Complex Concepts Simplified
Fraudulent Suppression
Fraudulent suppression occurs when a party deliberately withholds or conceals material information that leads another to act to their detriment. In insurance, this might involve not disclosing key policy details that affect coverage and payouts.
Duty to Disclose
The duty to disclose refers to the legal obligation of one party to inform another of significant facts that could influence their decisions. In this case, it pertains to whether State Farm was obliged to inform Owen about the specifics of how her premiums and claims would be calculated.

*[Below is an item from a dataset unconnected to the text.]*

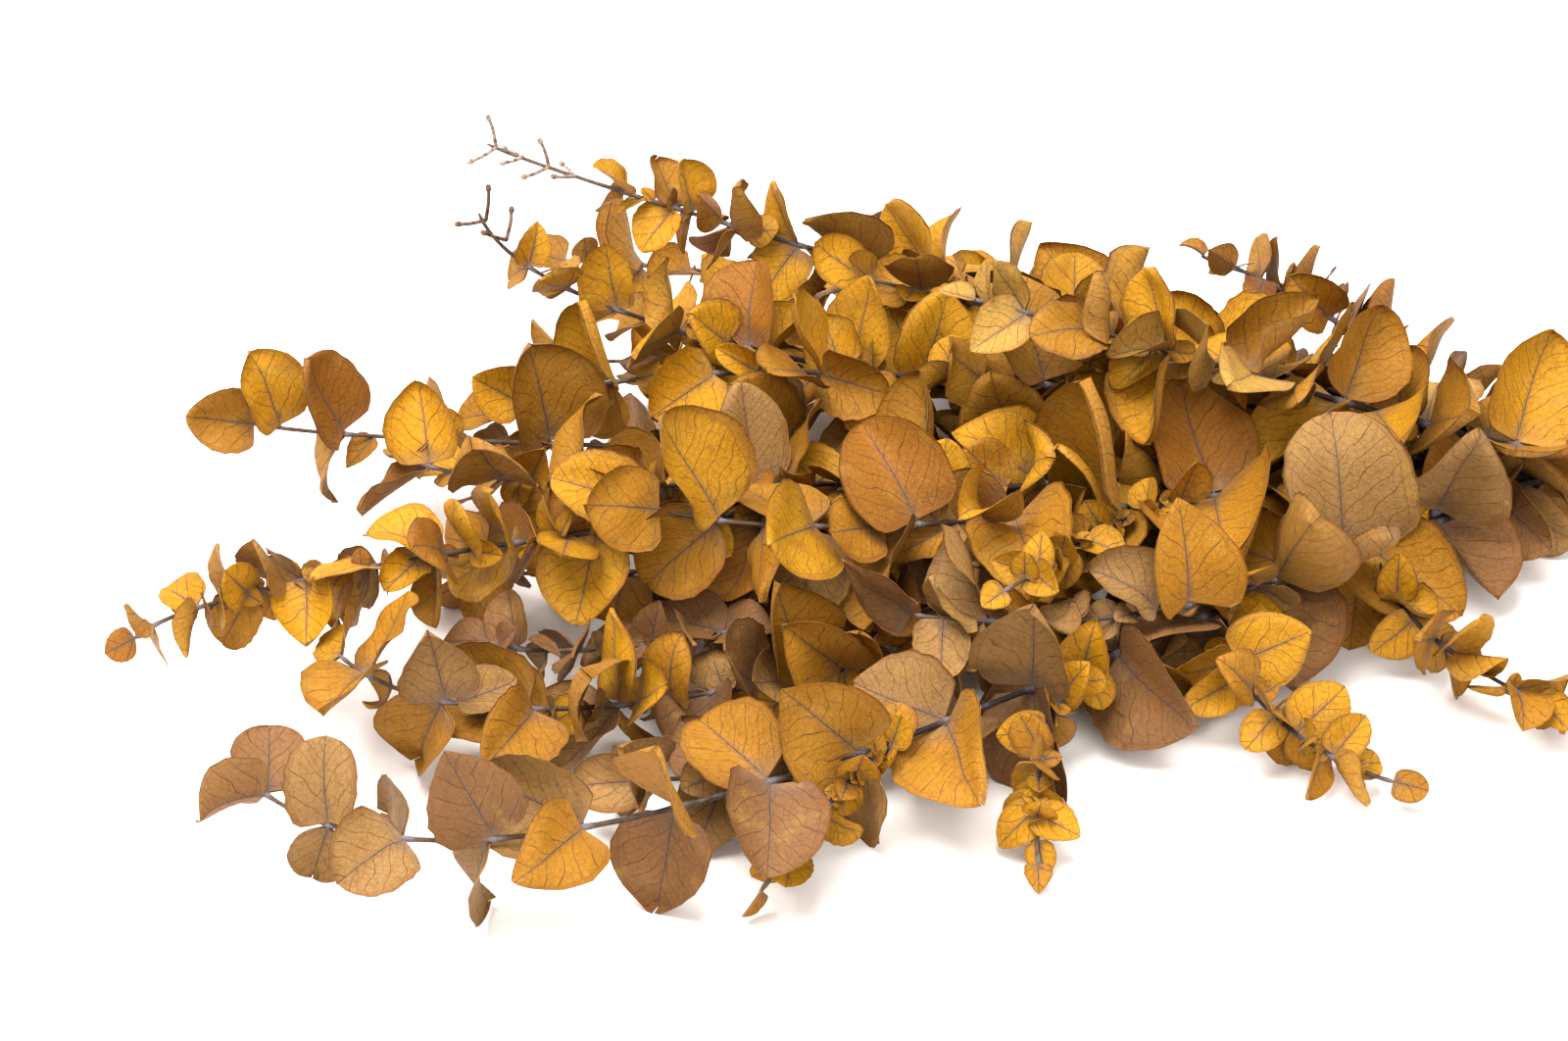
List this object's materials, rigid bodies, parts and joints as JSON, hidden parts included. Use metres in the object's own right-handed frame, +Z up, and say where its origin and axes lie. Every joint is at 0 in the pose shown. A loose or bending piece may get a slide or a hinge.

Question of Law vs. Question of Fact
A question of law involves the interpretation and application of legal principles and is decided by a judge. A question of fact involves determining the truth of factual assertions and is typically decided by a jury. This case reaffirmed that determining the duty to disclose is a question of law.
Substantial Evidence Rule
This rule requires that a judgment must be based on evidence that is credible, reliable, and sufficient to support the court's decision. The evidence must be such that a fair-minded person could reasonably draw the same conclusion.
Conclusion
The decision in State Farm Fire and Casualty Company v. Katherine K. Owen marks a critical juncture in Alabama's legal landscape concerning fraudulent suppression claims. By asserting that the duty to disclose is a question of law, the Alabama Supreme Court reinforced the principle that legal determinations should remain within the judiciary's domain, preserving the integrity and clarity of legal processes. This ruling not only curtails the scope of jury deliberations in fraud cases but also ensures that duties imposed on parties are grounded in established legal frameworks rather than subjective interpretations. Consequently, the judgment fosters a more predictable and equitable environment for both plaintiffs and defendants in future insurance-related disputes.